Postawko won't talk about the case in detail, but Mason passed a polygraph test and doctors found no evidence of rectal trauma, says public-safety director Ed Bushmeyer in a June 6 letter to Alderwoman Sharon Tyus (D-20th Ward), who wrote to him inquiring about the incident. Nor did Reed have a wound on the back of his head to bolster his story that Mason cold-cocked him, Bushmeyer wrote, but he did have a cut on his forehead.

Just why guards interrupted the encounter remains a mystery. One version of the story has guards bursting into the store room after hearing a commotion; another has Mason himself calling in guards. Postawko says prosecutors weren't able to determine which account is accurate.

Reed says there's no way he had consensual sex with Mason. If anyone wonders whether he's gay, Reed says, they can ask his pregnant girlfriend.

Reed says life on the inside hasn't been the same since his encounter with Mason.

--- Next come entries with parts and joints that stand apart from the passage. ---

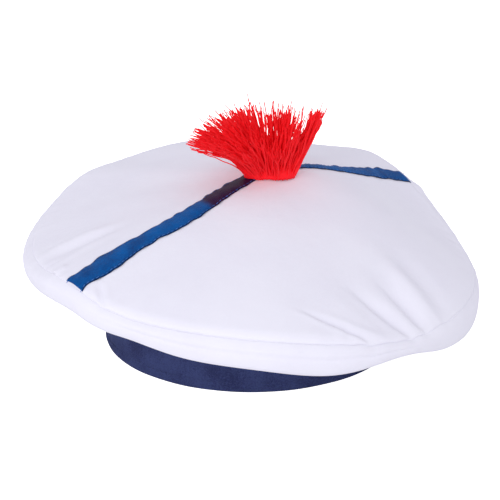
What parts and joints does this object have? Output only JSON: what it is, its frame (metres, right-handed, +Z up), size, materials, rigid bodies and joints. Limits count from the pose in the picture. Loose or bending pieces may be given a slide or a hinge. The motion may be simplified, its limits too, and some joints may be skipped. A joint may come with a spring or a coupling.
{
  "type": "sailor cap",
  "caption": "Soft round sailor cap: a domed two-panel crown that overhangs an upright band, with a ribbon across the top and a thread tuft.",
  "frame": {"origin": "middle of the band's lower edge, on the surface that the cap stands on", "axes": "+Z up, -Y towards the wearer's front, +X towards the wearer's left; the ribbon runs along X"},
  "size_m": [0.2918, 0.2919, 0.1506],
  "materials": {
    "white_cotton": "matte fine cotton",
    "navy_twill": "matte twill",
    "blue_satin": "satin",
    "red_thread": "soft thread"
  },
  "bodies": {
    "root": {"band": "navy_twill", "crown_under": "white_cotton", "crown_top": "white_cotton", "ribbon": "blue_satin", "tuft": "red_thread"}
  },
  "joints": []
}
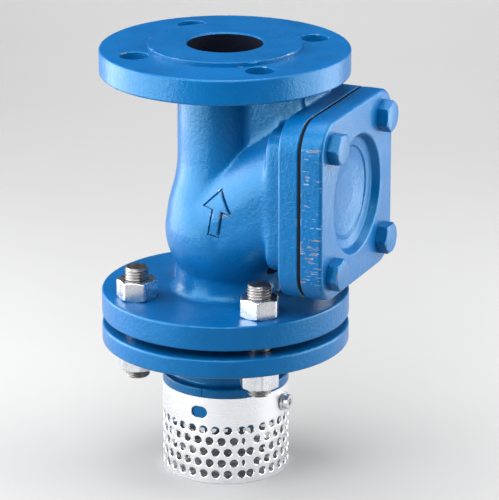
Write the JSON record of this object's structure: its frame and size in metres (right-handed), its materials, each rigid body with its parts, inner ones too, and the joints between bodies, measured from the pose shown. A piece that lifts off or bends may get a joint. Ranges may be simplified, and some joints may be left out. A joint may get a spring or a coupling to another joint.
{
  "type": "foot valve",
  "caption": "Flanged swing-check foot valve: blue cast body with inclined bulb and side cover, bolted to a flanged perforated steel suction strainer.",
  "frame": {"origin": "on the pipe axis, at the underside of the strainer", "axes": "+Z along the pipe axis towards the outlet flange, +X towards the cover"},
  "size_m": [0.185, 0.165, 0.293],
  "materials": {
    "blue_paint": "gloss enamel over a cast surface",
    "zinc_steel": "zinc plated",
    "stainless_steel": "cold rolled sheet and bar",
    "gasket_sheet": "compressed fibre and rubber sheet",
    "bronze": "turned",
    "facing_rubber": "moulded",
    "dark_steel": "cast and machined"
  },
  "bodies": {
    "housing": {"valve_body": "blue_paint", "cover": "blue_paint", "cover_gasket": "gasket_sheet", "cover_bolts": "blue_paint", "seat_ring": "bronze", "hinge_pin": "stainless_steel", "pin_clips": "stainless_steel", "hinge_bracket": "dark_steel", "bracket_screws": "stainless_steel", "flange_gasket": "gasket_sheet", "flange_studs": "zinc_steel", "upper_nuts": "zinc_steel", "lower_nuts": "zinc_steel", "strainer_flange": "blue_paint", "strainer_basket": "stainless_steel", "strainer_bottom": "stainless_steel", "strainer_washers": "stainless_steel", "strainer_screws": "stainless_steel"},
    "clapper": {"clapper_arm": "dark_steel", "arm_bushes": "bronze"},
    "disc": {"clapper_disc": "dark_steel", "clapper_facing": "facing_rubber", "retaining_plate": "stainless_steel", "facing_screw": "stainless_steel", "disc_washer": "stainless_steel", "disc_nut": "stainless_steel", "split_pin": "stainless_steel"}
  },
  "joints": [
    {"name": "clapper_swing", "type": "hinge", "parent": "housing", "child": "clapper", "pos_m": [0.03776, 0, 0.16394], "axis": [0, 1, 0], "range_deg": [0, 56]},
    {"name": "disc_turn", "type": "hinge", "parent": "clapper", "child": "disc", "pos_m": [0.002, 0, 0.149], "axis": [0.1045, 0, 0.9945], "continuous": true}
  ]
}
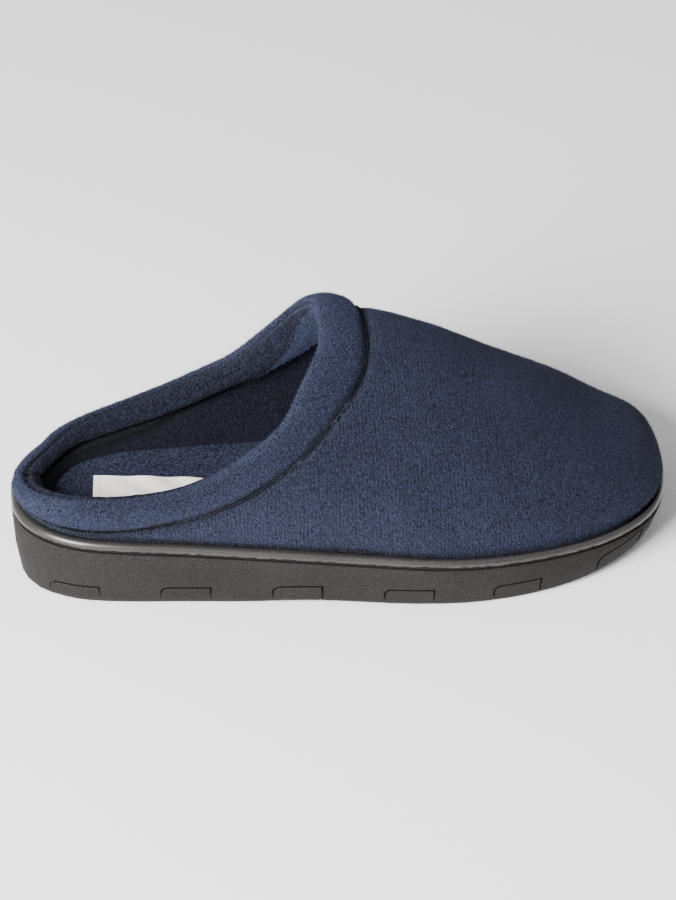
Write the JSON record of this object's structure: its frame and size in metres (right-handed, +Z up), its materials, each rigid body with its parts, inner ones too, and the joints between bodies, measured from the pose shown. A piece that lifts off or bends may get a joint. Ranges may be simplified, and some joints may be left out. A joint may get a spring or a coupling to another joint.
{
  "type": "scuff slipper",
  "caption": "Backless scuff slipper for the right foot with a padded plush upper, rolled collar, footbed cushion and moulded rubber wedge sole.",
  "frame": {"origin": "on the floor, under the middle of the whole shoe", "axes": "+X from heel to toe, +Y towards the inner side of the foot, +Z up"},
  "size_m": [0.2892, 0.1198, 0.1108],
  "materials": {
    "sole_rubber": "matte, finely blasted dark grey rubber",
    "welt_rubber": "smooth half-gloss dark grey rubber",
    "vamp_plush": "short-nap navy plush",
    "binding_plush": "short-nap navy plush over soft padding",
    "footbed_plush": "short-nap navy plush, pressed",
    "label_weave": "cream satin weave"
  },
  "bodies": {
    "root": {"outsole": "sole_rubber", "welt": "welt_rubber", "upper": "vamp_plush", "collar_binding": "binding_plush", "insole": "footbed_plush", "label": "label_weave"}
  },
  "joints": []
}
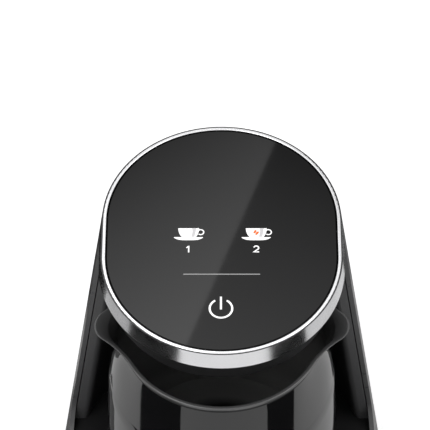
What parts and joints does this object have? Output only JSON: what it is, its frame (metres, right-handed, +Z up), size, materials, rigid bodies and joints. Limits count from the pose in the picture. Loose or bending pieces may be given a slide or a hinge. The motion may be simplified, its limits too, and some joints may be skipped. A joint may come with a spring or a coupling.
{
  "type": "electric turkish coffee maker",
  "caption": "Compact electric coffee pot heater with a flared oval body, touch panel in a chrome ring and a removable two-spouted pot on a hot plate.",
  "frame": {"origin": "middle of the footprint, on the surface the feet stand on", "axes": "+Z up, front with the pot and handle towards -Y, +X to the right seen from the front"},
  "size_m": [0.1508, 0.1959, 0.198],
  "materials": {
    "black_gloss": "satin-gloss black moulded plastic",
    "black_satin": "satin black moulded plastic",
    "chrome": "polished chrome plating",
    "panel_glass": "polished tempered glass, black printed on its back",
    "smoked_window": "infrared-clear smoked plastic",
    "rubber_black": "matte rubber",
    "silicone_grey": "matte silicone",
    "foam_tape": "foam adhesive tape",
    "inner_plastic": "natural moulded plastic",
    "board_green": "solder-masked circuit board",
    "pad_foam": "conductive foam",
    "led_white": "clear resin",
    "device_black": "moulded component case",
    "transformer_yellow": "taped winding and ferrite",
    "ribbon_grey": "flat cable",
    "lead_white": "glass-braided sleeve",
    "plate_cast": "coated cast plate, turned face",
    "heater_steel": "drawn steel",
    "thermostat_body": "ceramic-filled case",
    "screw_steel": "zinc plated",
    "pot_black": "gloss black non-stick coating",
    "pot_steel": "brushed steel",
    "handle_black": "heat-resistant satin plastic",
    "inlay_gloss": "gloss plastic strip"
  },
  "bodies": {
    "machine": {"outer_shell": "black_gloss", "base_deck": "black_gloss", "niche_liner": "black_satin", "head_pan": "black_satin", "base_plate": "black_satin", "chrome_ring": "chrome", "glass_panel": "panel_glass", "sensor_window": "smoked_window", "rubber_feet": "rubber_black", "cord_gland": "rubber_black", "plate_gasket": "silicone_grey", "glass_tape": "foam_tape", "panel_frame": "inner_plastic", "sensor_holder": "inner_plastic", "terminal_block": "inner_plastic", "ribbon_socket": "inner_plastic", "touch_board": "board_green", "sensor_board": "board_green", "power_board": "board_green", "touch_pads": "pad_foam", "indicator_leds": "led_white", "buzzer": "device_black", "touch_board_chips": "device_black", "level_sensor": "device_black", "power_relay": "device_black", "filter_capacitor": "device_black", "transformer": "transformer_yellow", "panel_ribbon": "ribbon_grey", "mains_leads": "lead_white", "heater_leads": "lead_white", "hot_plate": "plate_cast", "heater_element": "heater_steel", "heater_bracket": "heater_steel", "sensor_spring": "heater_steel", "thermal_fuse": "heater_steel", "thermostat": "thermostat_body", "touch_board_screws": "screw_steel", "power_board_screws": "screw_steel", "base_screws": "screw_steel", "pan_screws": "screw_steel", "bracket_screws": "screw_steel", "liner_screws": "screw_steel"},
    "sensor": {"plate_sensor": "heater_steel", "sensor_clip": "heater_steel"},
    "pot": {"pot_body": "pot_black", "pot_base_disc": "pot_steel", "handle_bracket": "pot_steel", "handle": "handle_black", "handle_inlay": "inlay_gloss", "handle_screw": "screw_steel"}
  },
  "joints": [
    {"name": "pot_pull", "type": "slide", "parent": "machine", "child": "pot", "axis": [0, -1, 0], "range_m": [0, 0.125]},
    {"name": "sensor_press", "type": "slide", "parent": "machine", "child": "sensor", "axis": [0, 0, -1], "range_m": [0, 0.0015], "stiffness_N_per_m": 400, "springref_m": -0.002, "deforming": ["sensor_spring"]}
  ]
}
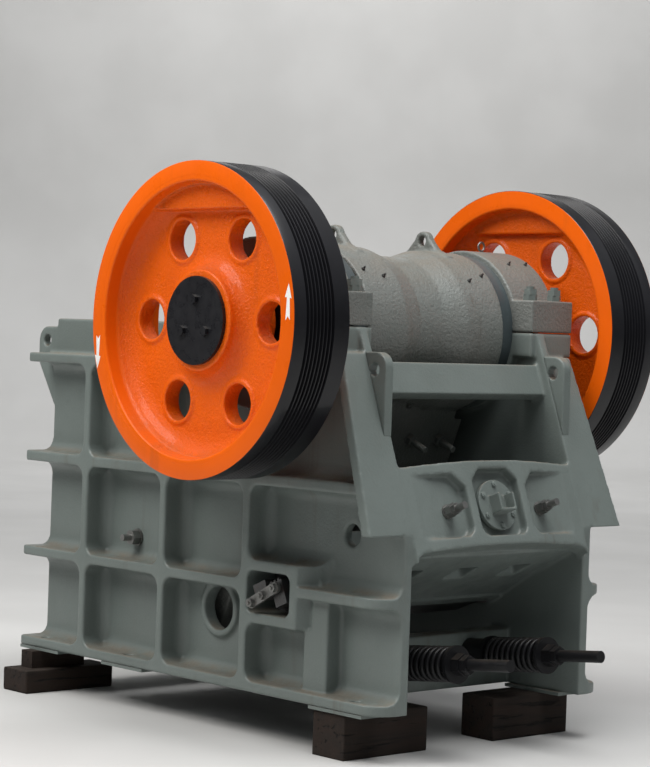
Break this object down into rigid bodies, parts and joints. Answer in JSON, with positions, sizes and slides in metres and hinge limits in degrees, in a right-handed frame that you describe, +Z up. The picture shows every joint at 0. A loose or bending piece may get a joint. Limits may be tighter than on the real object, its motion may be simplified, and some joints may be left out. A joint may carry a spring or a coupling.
{
  "type": "jaw crusher",
  "caption": "Single toggle jaw crusher with a ribbed cast frame, two dished flywheels on an eccentric shaft, toothed jaws, toggle, sprung tension rods, on blocks",
  "frame": {"origin": "on the level floor under the middle of the whole machine, at the underside of the blocks it stands on", "axes": "+X along the machine to its rear, where the tension rods stand out; +Y along the shaft; +Z up"},
  "size_m": [2.888, 2.16, 2.4],
  "materials": {
    "wheel_paint": "orange enamel on cast iron",
    "black_paint": "black enamel",
    "black_steel": "black spring enamel",
    "rough_paint": "grey enamel on rough casting",
    "manganese_steel": "as cast",
    "timber": "dark weathered timber",
    "frame_paint": "grey green enamel on cast steel",
    "painted_bolts": "grey enamel",
    "bare_bolts": "zinc plated",
    "ring_paint": "dark grey enamel, machined",
    "machined_steel": "machined, lightly oiled"
  },
  "bodies": {
    "frame": {"frame_side_left": "frame_paint", "frame_side_right": "frame_paint", "front_wall": "frame_paint", "rear_wall": "frame_paint", "toggle_abutment": "frame_paint", "spring_beam": "frame_paint", "rear_cross_bar": "frame_paint", "rear_lugs": "frame_paint", "front_lugs": "frame_paint", "bearing_cap_left": "rough_paint", "bearing_cap_right": "rough_paint", "cap_nuts": "painted_bolts", "frame_bearing_left": "machined_steel", "frame_bearing_right": "machined_steel", "seal_ring_left": "ring_paint", "seal_ring_right": "ring_paint", "fixed_jaw_plate": "manganese_steel", "cheek_plate_left": "manganese_steel", "cheek_plate_right": "manganese_steel", "toggle_beam": "machined_steel", "shim_pack": "machined_steel", "shim_keepers": "bare_bolts", "toggle_plate": "machined_steel", "panel_cover": "frame_paint", "panel_studs": "bare_bolts", "side_studs": "bare_bolts", "rod_springs": "black_steel", "spring_seats": "black_steel", "foot_pads": "frame_paint", "feed_blocks_lower": "timber", "feed_blocks_upper": "timber", "rear_blocks": "timber"},
    "rotor": {"eccentric_shaft": "machined_steel", "flywheel_left": "wheel_paint", "flywheel_right": "wheel_paint", "end_disc_left": "black_paint", "end_disc_right": "black_paint"},
    "jaw": {"swing_jaw": "rough_paint", "jaw_lugs": "rough_paint", "jaw_bearings": "machined_steel", "swing_jaw_plate": "manganese_steel", "jaw_wedge": "machined_steel", "toggle_seat": "machined_steel", "tension_rods": "black_steel", "rod_nuts": "black_steel"}
  },
  "joints": [
    {"name": "shaft_turn", "type": "hinge", "parent": "frame", "child": "rotor", "pos_m": [0.345, 0, 1.75], "axis": [0, 1, 0], "continuous": true},
    {"name": "jaw_on_eccentric", "type": "hinge", "parent": "rotor", "child": "jaw", "pos_m": [0.345, 0, 1.738], "axis": [0, 1, 0], "continuous": true, "deforming": ["rod_springs"]}
  ],
  "couplings": [
    {"joint": "jaw_on_eccentric", "follows": "shaft_turn", "ratio": -1}
  ]
}
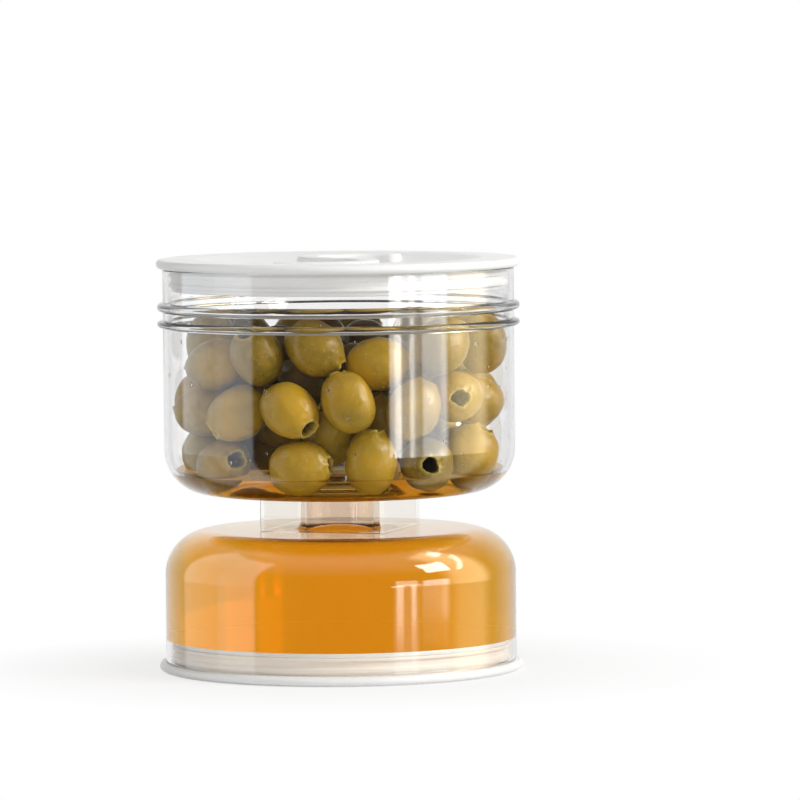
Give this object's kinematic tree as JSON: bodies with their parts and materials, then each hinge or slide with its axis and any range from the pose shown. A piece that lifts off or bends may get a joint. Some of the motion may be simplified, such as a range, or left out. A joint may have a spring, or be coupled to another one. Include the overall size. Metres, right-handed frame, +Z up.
{
  "type": "hourglass pickle jar",
  "caption": "Clear hourglass jar: an upper chamber of pitted olives over a lower chamber of brine, joined by a square neck with a strainer, with a white plug-in lid at each end.",
  "frame": {"origin": "centre of the base lid's outer face, on the surface that the jar stands on", "axes": "+Z up along the jar's axis, from the base lid to the upper lid; -Y is the side that the picture shows"},
  "size_m": [0.115, 0.115, 0.13],
  "materials": {
    "clear": "clear and polished, moulded",
    "lid_white": "white, soft gloss",
    "seal": "milky silicone, satin",
    "brine": "clear amber liquid",
    "olive": "wet olive skin, green to dull gold"
  },
  "bodies": {
    "base": {"base_lid": "lid_white", "base_lid_seal": "seal"},
    "lower": {"lower_chamber": "clear", "brine": "brine", "spout_o_ring": "seal"},
    "upper": {"upper_chamber": "clear", "neck_sleeve": "clear", "strainer": "lid_white", "olive_01": "olive", "olive_02": "olive", "olive_03": "olive", "olive_04": "olive", "olive_05": "olive", "olive_06": "olive", "olive_07": "olive", "olive_08": "olive", "olive_09": "olive", "olive_10": "olive", "olive_11": "olive", "olive_12": "olive", "olive_13": "olive", "olive_14": "olive", "olive_15": "olive", "olive_16": "olive", "olive_17": "olive", "olive_18": "olive", "olive_19": "olive", "olive_20": "olive", "olive_21": "olive", "olive_22": "olive", "olive_23": "olive", "olive_24": "olive", "olive_25": "olive", "olive_26": "olive", "olive_27": "olive", "olive_28": "olive", "olive_29": "olive", "olive_30": "olive", "olive_31": "olive", "olive_32": "olive", "olive_33": "olive", "olive_34": "olive", "olive_35": "olive", "olive_36": "olive", "olive_37": "olive", "olive_38": "olive", "olive_39": "olive", "olive_40": "olive", "olive_41": "olive", "olive_42": "olive", "olive_heap": "olive"},
    "lid": {"upper_lid": "lid_white", "upper_lid_seal": "seal"}
  },
  "joints": [
    {"name": "base_pull", "type": "slide", "parent": "base", "child": "lower", "axis": [0, 0, 1], "range_m": [0, 0.03]},
    {"name": "neck_pull", "type": "slide", "parent": "lower", "child": "upper", "axis": [0, 0, 1], "range_m": [0, 0.03]},
    {"name": "lid_pull", "type": "slide", "parent": "upper", "child": "lid", "axis": [0, 0, 1], "range_m": [0, 0.05]}
  ]
}
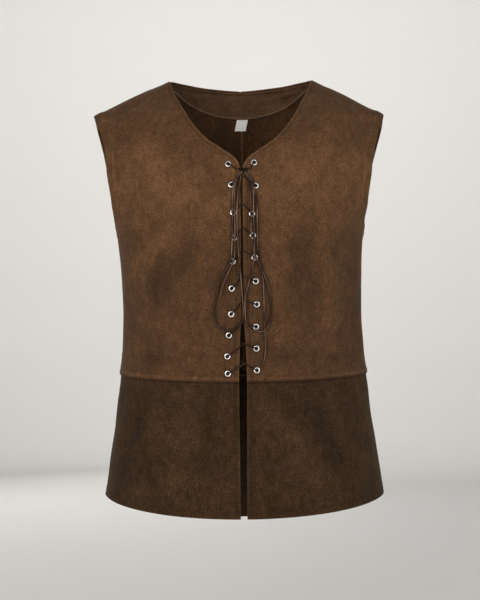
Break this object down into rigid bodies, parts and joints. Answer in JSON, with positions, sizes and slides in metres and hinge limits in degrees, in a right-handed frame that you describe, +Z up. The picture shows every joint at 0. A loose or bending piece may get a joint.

"They're treating me like shit," he says. "Talk bad about me. They kicked me off my job without writing me up."

Though she says sex between inmates and employees can never be truly consensual, Schriro says she doesn't think this was a case of rape, at least as it's defined by state law.

"Based on the facts, and I think they're laid out in Ed's letter, it would suggest that the former employee's account of a voluntary sexual encounter is more likely the truthful account," she says. The incident prompted a review of every inmate's work assignment to determine that he or she is appropriately placed, she adds. And she insists there's light at the end of the workhouse tunnel.

"I'm very heartened by measurable, sustained progress," she says. "But we still have a substantial way to go."